The company’s broader strategy points the same way. McDonald’s has framed its future around Delivery, Digital and Drive Thru, and in December 2023 it said it wanted to grow loyalty membership from 150 million to 250 million 90-day active users by 2027. It also said core menu items account for about 65% of systemwide sales, a sign that the company is leaning into a narrower, more standardized operating playbook.
That playbook is still being built around beverages, even as the soda fountain disappears from dining rooms. In April 2026, McDonald’s announced six new specialty drinks nationwide, including three Refreshers and three crafted sodas, with the rollout set for May 6. The message is clear: McDonald’s wants to control more of the drink experience, from order entry to preparation, rather than leave it to customers at a self-serve station.
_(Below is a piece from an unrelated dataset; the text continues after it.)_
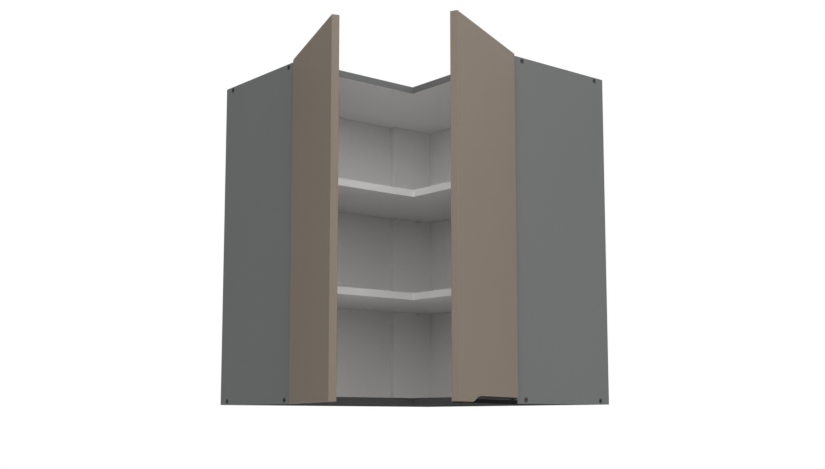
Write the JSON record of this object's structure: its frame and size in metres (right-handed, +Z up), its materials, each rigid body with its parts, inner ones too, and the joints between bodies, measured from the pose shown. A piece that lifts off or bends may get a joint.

Franchise operators have described the change as practical, not cosmetic. One operator told TODAY it was “an evolution towards convenience,” while other franchise owners pointed to theft prevention, food safety and fewer dine-in customers. At year-end 2024, McDonald’s had 13,557 U.S. restaurants and 43,477 globally, so even a small shift in a dining room feature changes daily labor across a huge footprint.
What looks like a minor redesign is really another step toward a McDonald’s built for digital ordering, crew-controlled beverage service and a leaner dining room, with more of the work shifted behind the counter.